#### PROBLEM TO SOLVE
In the listing below, locate the line containing "a full turn" and the line containing "if empty is". Output both of them and every line between, exactly as written, and nothing more.

#### ENTRIES SUPPLIED
..........

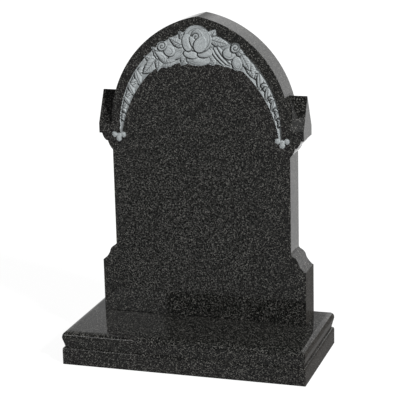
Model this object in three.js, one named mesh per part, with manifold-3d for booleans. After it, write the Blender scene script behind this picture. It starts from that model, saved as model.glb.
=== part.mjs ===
// A carved granite headstone standing on a moulded base.
// Millimetres, +Z up. The origin is the middle of the base's underside, and the front faces -Y.

import * as THREE from "three";
import { mergeVertices } from "three/addons/utils/BufferGeometryUtils.js";
import Module from "manifold-3d";

const wasm = await Module();
wasm.setup();

// Base slab
const BASE_WIDTH = 762;
const BASE_DEPTH = 382;
const BASE_HEIGHT = 104;
const BASE_PLINTH_HEIGHT = 44;       // plain upright face below the moulding
const BASE_PLINTH_ROUND = 10;        // height of the rounding above that face
const BASE_NOTCH_INSET = 7;          // how far the moulding's waist sits behind the face
const BASE_NOTCH_HEIGHT = 57;
const BASE_SPLAY_TOP = 84;           // where the splay is back out at the full size
const BASE_TOP_ROUND = 19;           // radius in from the edge of the flat top

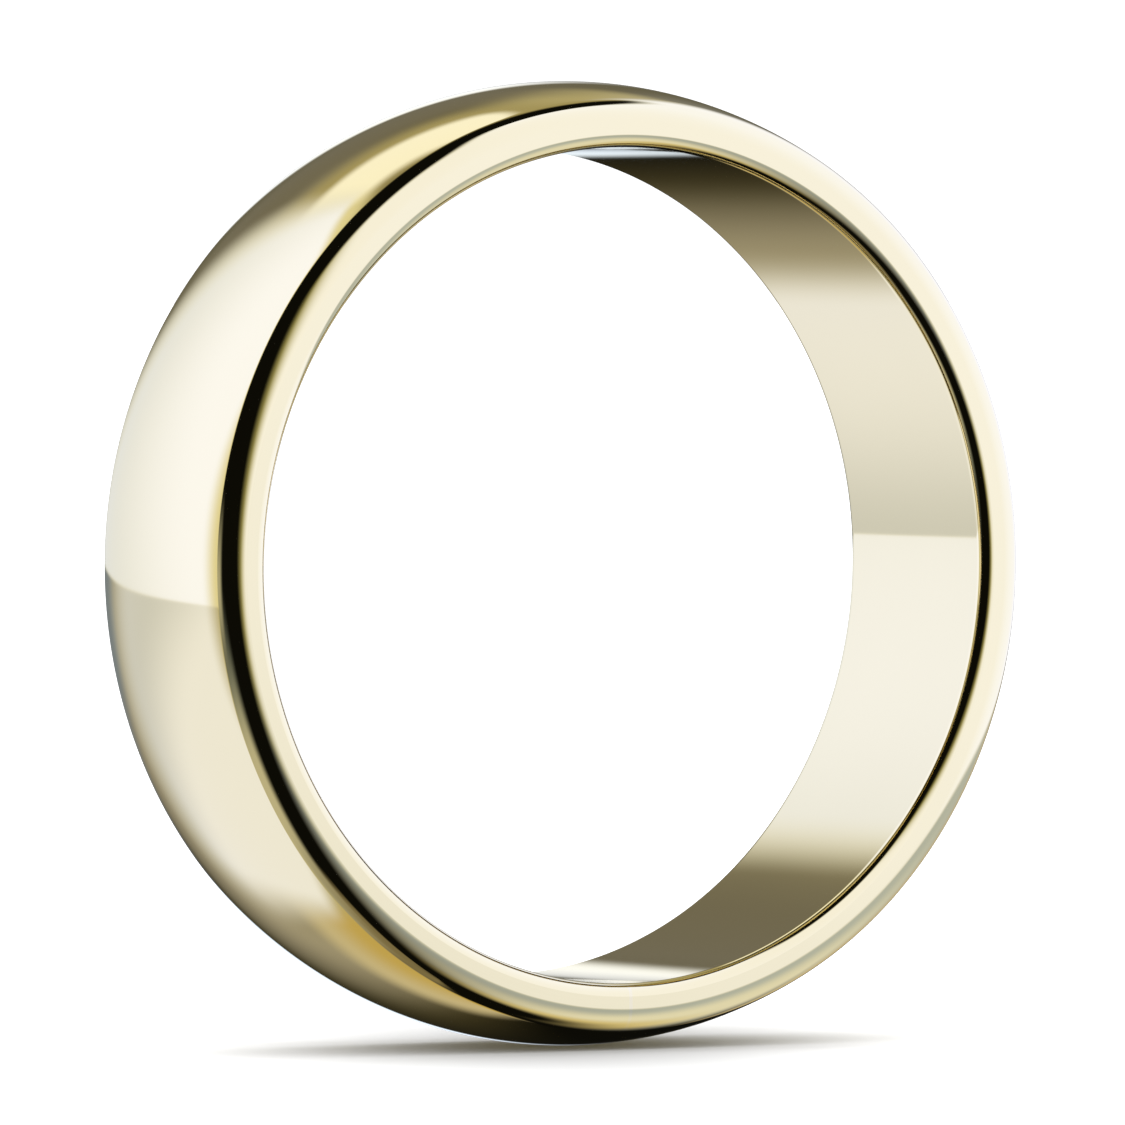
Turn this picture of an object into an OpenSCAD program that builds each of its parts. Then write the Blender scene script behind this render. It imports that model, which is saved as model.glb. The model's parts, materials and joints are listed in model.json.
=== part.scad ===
// Plain D-section wedding band, standing on its rim.
// Frame: origin at the centre of the bore, +Y along the finger, +Z up.
// The band is a length of D-section wire bent round until its ends meet, and
// the ends are joined by a thin layer of solder. The two pieces meet face to
// face, so the outside and the bore run on across the joint.

/* [Band] */
// Width of the band, along the finger
band_w = 6; // [3:0.5:8]
// Diameter of the bore that the finger goes through
bore_d = 19.4; // [14:0.1:23]

/* [Section] */
// Thickness of the wall at the crown of the dome
crown_t = 1.55; // [1.4:0.05:2]
// Thickness that the wall would have at its sides if its edges were sharp
side_t = 1; // [0.95:0.05:1.2]
// Radius of the soft outer edges
outer_edge_r = 0.6; // [0.3:0.05:0.7]
// Radius of the small inner edges
inner_edge_r = 0.3; // [0.1:0.05:0.35]

/* [Solder joint] */
// Thickness of the solder between the ends of the wire, at the bore
solder_t = 0.08; // [0.04:0.01:0.2]
// Place of the joint around the finger, from +X towards +Z
solder_angle = -90; // [-180:15:180]

/* [Hidden] */
$fn = 180;

bore_r = bore_d / 2;
half_w = band_w / 2;

// The dome is one arc across the width. With sharp edges it would meet the
// sides side_t above the bore.
dome_rise = crown_t - side_t;
dome_r = (dome_rise ^ 2 + half_w ^ 2) / (2 * dome_rise);
dome_x = bore_r + crown_t - dome_r;

// Each outer edge is an arc that touches the side and the dome, so its
// centre is outer_edge_r inside both.
outer_y = half_w - outer_edge_r;
outer_x = dome_x + sqrt((dome_r - outer_edge_r) ^ 2 - outer_y ^ 2);

// Each inner edge is a quarter circle between the bore and the side.
inner_x = bore_r + inner_edge_r;
inner_y = half_w - inner_edge_r;

// The corners that the edges' arcs replace are cut away a little past the
// sharp outline.
spare = 1;

// The solder fills the angle that solder_t takes up at the bore.
solder_span = 2 * asin(solder_t / 2 / bore_r);

// Waste at an inner corner, on one side: all that is nearer the bore and the
// side than the centre of the edge's arc, less the arc's own disc
module inner_waste(side) {
    difference() {
        polygon([
            [inner_x, side * inner_y],
            [bore_r - spare, side * inner_y],
            [bore_r - spare, side * (half_w + spare)],
            [inner_x, side * (half_w + spare)]
        ]);
        translate([inner_x, side * inner_y]) circle(r = inner_edge_r);
    }
}

// Waste at an outer corner, on one side: the wedge between the lines from
// the arc's centre to where it touches the side and the dome, less its disc
module outer_waste(side) {
    past_dome = (dome_r + spare) / (dome_r - outer_edge_r);
    reach = past_dome * [outer_x - dome_x, outer_y];
    difference() {
        polygon([
            [outer_x, side * outer_y],
            [dome_x + reach.x, side * reach.y],
            [dome_x + reach.x, side * (half_w + spare)],
            [outer_x, side * (half_w + spare)]
        ]);
        translate([outer_x, side * outer_y]) circle(r = outer_edge_r);
    }
}

// Section of the wire: X is the distance from the finger's axis, and Y runs
// along the finger
module wire_section() {
    difference() {
        intersection() {
            translate([dome_x, 0]) circle(r = dome_r);
            translate([bore_r, -half_w]) square([crown_t + spare, band_w]);
        }
        for (side = [-1, 1]) {
            inner_waste(side);
            outer_waste(side);
        }
    }
}

// The wire's section carried round the finger, from one angle on through a
// span
module bent_wire(start, span) {
    rotate([90, 0, 0])
        rotate([0, 0, start])
            rotate_extrude(angle = span) wire_section();
}

// D-section gold wire, bent round to just short of a full turn
module band_shank() {
    color("palegoldenrod")
        bent_wire(solder_angle + solder_span / 2, 360 - solder_span);
}

// Solder that fills the gap between the wire's two ends, filed flush
module solder_joint() {
    color("khaki")
        bent_wire(solder_angle - solder_span / 2, solder_span);
}

band_shank();
solder_joint();
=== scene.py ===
import json
import math

import bpy
import numpy as np
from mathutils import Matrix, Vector


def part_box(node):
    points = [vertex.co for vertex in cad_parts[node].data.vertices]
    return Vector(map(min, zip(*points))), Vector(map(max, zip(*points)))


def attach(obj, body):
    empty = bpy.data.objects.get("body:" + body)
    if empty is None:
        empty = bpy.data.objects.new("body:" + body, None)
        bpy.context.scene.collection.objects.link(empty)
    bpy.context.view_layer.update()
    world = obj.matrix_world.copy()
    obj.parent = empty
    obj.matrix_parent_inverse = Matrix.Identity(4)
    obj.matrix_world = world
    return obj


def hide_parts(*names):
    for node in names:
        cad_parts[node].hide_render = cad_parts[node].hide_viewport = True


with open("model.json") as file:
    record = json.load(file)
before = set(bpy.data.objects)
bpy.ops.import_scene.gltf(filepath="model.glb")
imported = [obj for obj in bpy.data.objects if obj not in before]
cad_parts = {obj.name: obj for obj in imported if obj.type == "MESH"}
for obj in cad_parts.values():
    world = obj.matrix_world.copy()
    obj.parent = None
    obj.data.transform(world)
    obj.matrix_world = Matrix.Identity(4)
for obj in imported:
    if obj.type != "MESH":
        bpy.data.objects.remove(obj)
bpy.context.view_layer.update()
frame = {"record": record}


# Band shank: the one wire that the band is made of. It is pale yellow gold, drawn
# through a D-shaped die, bent round until its ends nearly meet, then filed and
# mirror polished: a shallow dome outside, narrow flats at the sides.

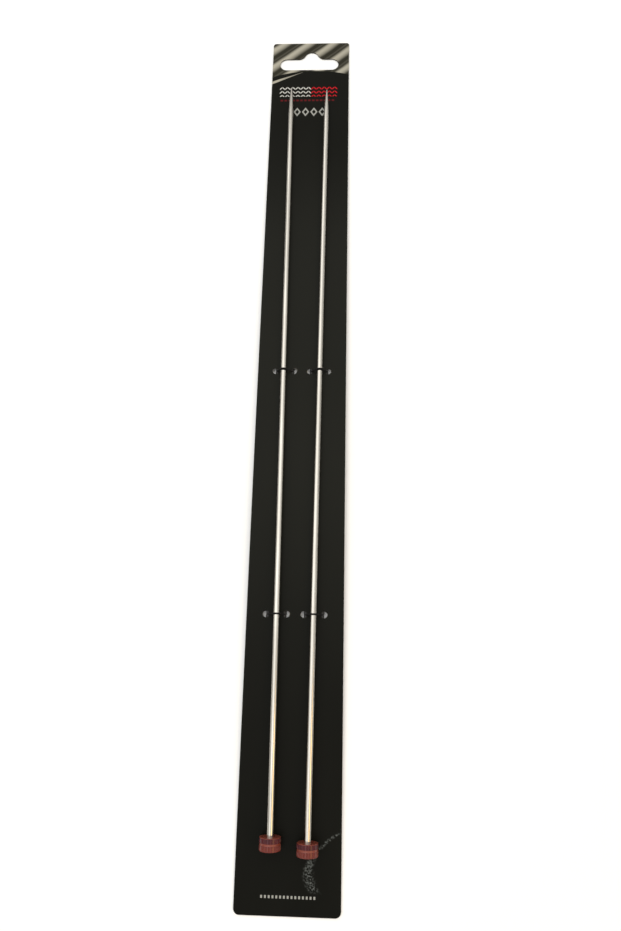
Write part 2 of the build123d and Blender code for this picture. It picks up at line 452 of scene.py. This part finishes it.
def torn_rim(name, centre, facing, spread, width, material):
    """Sliver of board lifted round part of a tie hole: a low crescent with a ragged outer edge."""
    count = 28
    rings = []
    for k in range(count + 1):
        share = k / count
        angle = math.radians(facing + spread * (share - 0.5))
        swell = math.sin(math.pi * share) ** 0.7
        ragged = 1 + 0.55 * noise.noise(Vector((centre[0] / MM + 7 * share, centre[1] / MM, facing)))
        out = Vector((math.cos(angle), math.sin(angle), 0))
        middle = Vector((centre[0], centre[1], card_face(centre[1])))
        thick = (0.02 + 0.13 * swell * ragged) * MM
        inner = TIE_HOLE_RADIUS - 0.02 * MM
        outer = TIE_HOLE_RADIUS + (0.03 + width * swell * ragged) * MM
        sunk = Vector((0, 0, -0.05 * MM))
        lifted = Vector((0, 0, thick))
        half = (inner * 0.45 + outer * 0.55)
        rings.append([
            middle + out * inner + sunk,
            middle + out * outer + sunk,
            middle + out * half + lifted * 0.7,
            middle + out * inner + lifted,
        ])
    start = sum(rings[0], Vector()) / 4
    end = sum(rings[-1], Vector()) / 4
    points, faces = closed_rings(rings, start, end)
    mesh_object(name, points, faces, material, "card", None)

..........

#### REPLY
// D-section gold wire, bent round to just short of a full turn
module band_shank() {
    color("palegoldenrod")
        bent_wire(solder_angle + solder_span / 2, 360 - solder_span);
}

// Solder that fills the gap between the wire's two ends, filed flush
module solder_joint() {
    color("khaki")
        bent_wire(solder_angle - solder_span / 2, solder_span);
}

band_shank();
solder_joint();
=== scene.py ===
import json
import math

import bpy
import numpy as np
from mathutils import Matrix, Vector


def part_box(node):
    points = [vertex.co for vertex in cad_parts[node].data.vertices]
    return Vector(map(min, zip(*points))), Vector(map(max, zip(*points)))


def attach(obj, body):
    empty = bpy.data.objects.get("body:" + body)
    if empty is None:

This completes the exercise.